There’s also something profoundly satisfying about stripping away artifice and speaking directly to the essential truths of being human, in a manner even a child can grasp. For seekers of truth and beauty (as I flatter myself to be), that simplicity is both a discipline and a delight.

Your work has a very traditional feel to it. Why not adopt a more modern style?


I’ve always had traditional tastes. I see art as a thread in a vast cultural tapestry. It's part of a continuum that stretches backward as far as we can see. While one must adapt to the times, I don’t believe we need to discard all our history in pursuit of novelty or profit. There’s wisdom, warmth, and even rebellion in continuity.

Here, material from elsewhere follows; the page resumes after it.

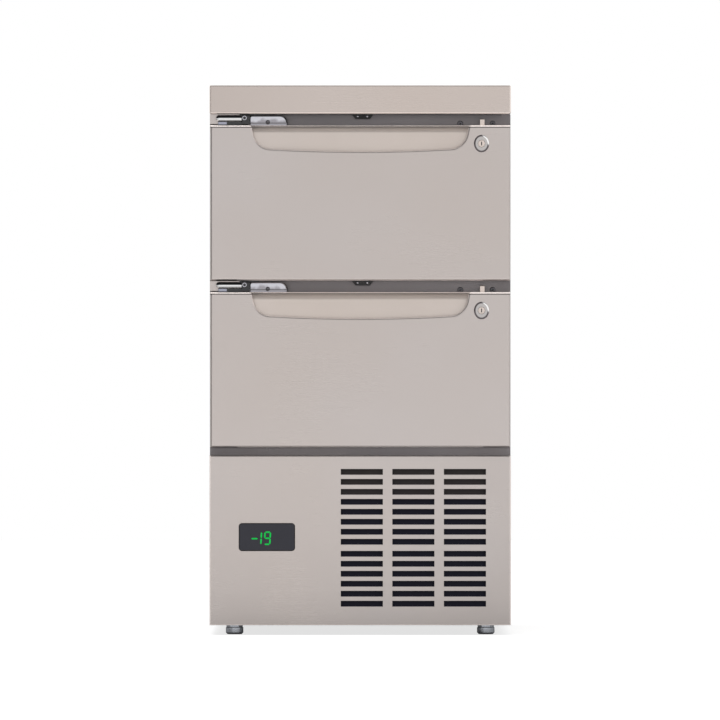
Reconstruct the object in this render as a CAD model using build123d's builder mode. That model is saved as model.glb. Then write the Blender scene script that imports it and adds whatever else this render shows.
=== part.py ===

What role does your training in psychology play in your creative practice?


I’d love to say “none,” but one cannot spend five years dissecting the human mind without that  leaving fingerprints all over one’s work. There’s a certain psychological realism that seeps through.
I’m fascinated by the inner journey; the mind’s voyage through fear, doubt, and revelation. That is far more interesting to me than by the mere movement of bodies across a page. And despite my parting of ways with psychology as a profession, or perhaps because of it, I remain an unrepentant humanist, firmly on the side of free will, self-determination, and the sovereignty of the individual spirit.

According to you, what role does storytelling play in society?


Storytelling is the great vessel of our collective imagination. It is the repository of all the myths, philosophies, and ideas that shape us. It gives form to our hopes and terrors, lets us make sense of the chaos, and helps us remember who we are.
Because of that, I believe storytelling ought to be treated with a certain reverence. It deserves thoughtful hands and deliberate hearts. Storytelling should not be in the grasping hands of those merely chasing spectacle and profit. When its stories decay a culture likewise falls to pieces.

Have you mastered illustration?


Heavens no! Illustration is a lifelong expedition up the side of a very very tall mountain that can never be wholly conquered, not a jog around the park. Each time you think you’ve reached the summit, another ridge appears through the mist.
But that, perhaps, is the beauty of it. The practice calls us ever upward. We may pause and rest upon a ledge, but soon enough the siren song of improvement lures us onward again. So no, I’ve not mastered illustration. But the summit is still calling me.